Again, I've seen hundreds of wrestlers live, and none have affected me as greatly as Owens, whether at the NXT house show in Philly or the several times I've seen him in person at Ring of Honor as Kevin Steen. To look at him and only see the word "fat" as pejorative is insane and means that observer has no idea how to watch wrestling. For one, a person's weight isn't his or her worth, and it certainly doesn't mean that person is lazy. Body weight science is developed, but it's not exact. Fat people have many reasons for carrying that weight, some of them that are beyond their control. Even so, one can be fat and in shape, and given that Owens regularly works ten-plus minute matches in WWE and has worked in upwards of three matches a night in his indie days, most notably for Pro Wrestling Guerrilla, he seems to be one of those bigger guys whose weight isn't that much of a hindrance.

But the minds of those who are petty and small are incomprehensible to those on the outside looking in. Bullies in most cases deserve pity and understanding, but those who prey on the meek in the schoolyards are different in circumstance than the ones in full control of their lives in the boardroom.
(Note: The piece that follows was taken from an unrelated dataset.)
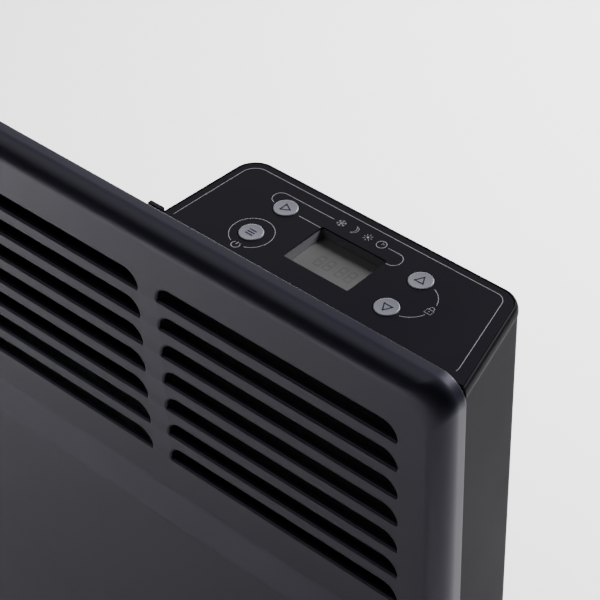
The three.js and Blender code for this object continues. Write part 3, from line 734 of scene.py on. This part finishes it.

American business should have no room for that kind of personality with power, but the amount of companies that live and die off petty decisions rather than what's, ahem, dammit, "best for business" in all facets of industry, not just wrestling, is baffling. It seems bullies thrive in capitalistic society. I guess you just have to have the right bully in charge.

Kevin Dunn is not the right bully. Hell, he's not even good at his stated job anymore. Any given RAW will have a glaring production error. The camera work has declined at worst and failed to evolve with the times at best. How telling is it that the Beast in the East show, one that Dunn had no part in the production and one headlined in part by a fantastic Owens match against Finn Bálor, was one of the best-received shows of the year for how fresh and exciting it was? WWE is going to ride or die with Triple H in the future without Dunn riding sidesaddle. That much is for certain. But the sooner Dunn gets his sniveling, vindictive ass out of power, the better WWE will be, the better all of wrestling may end up being.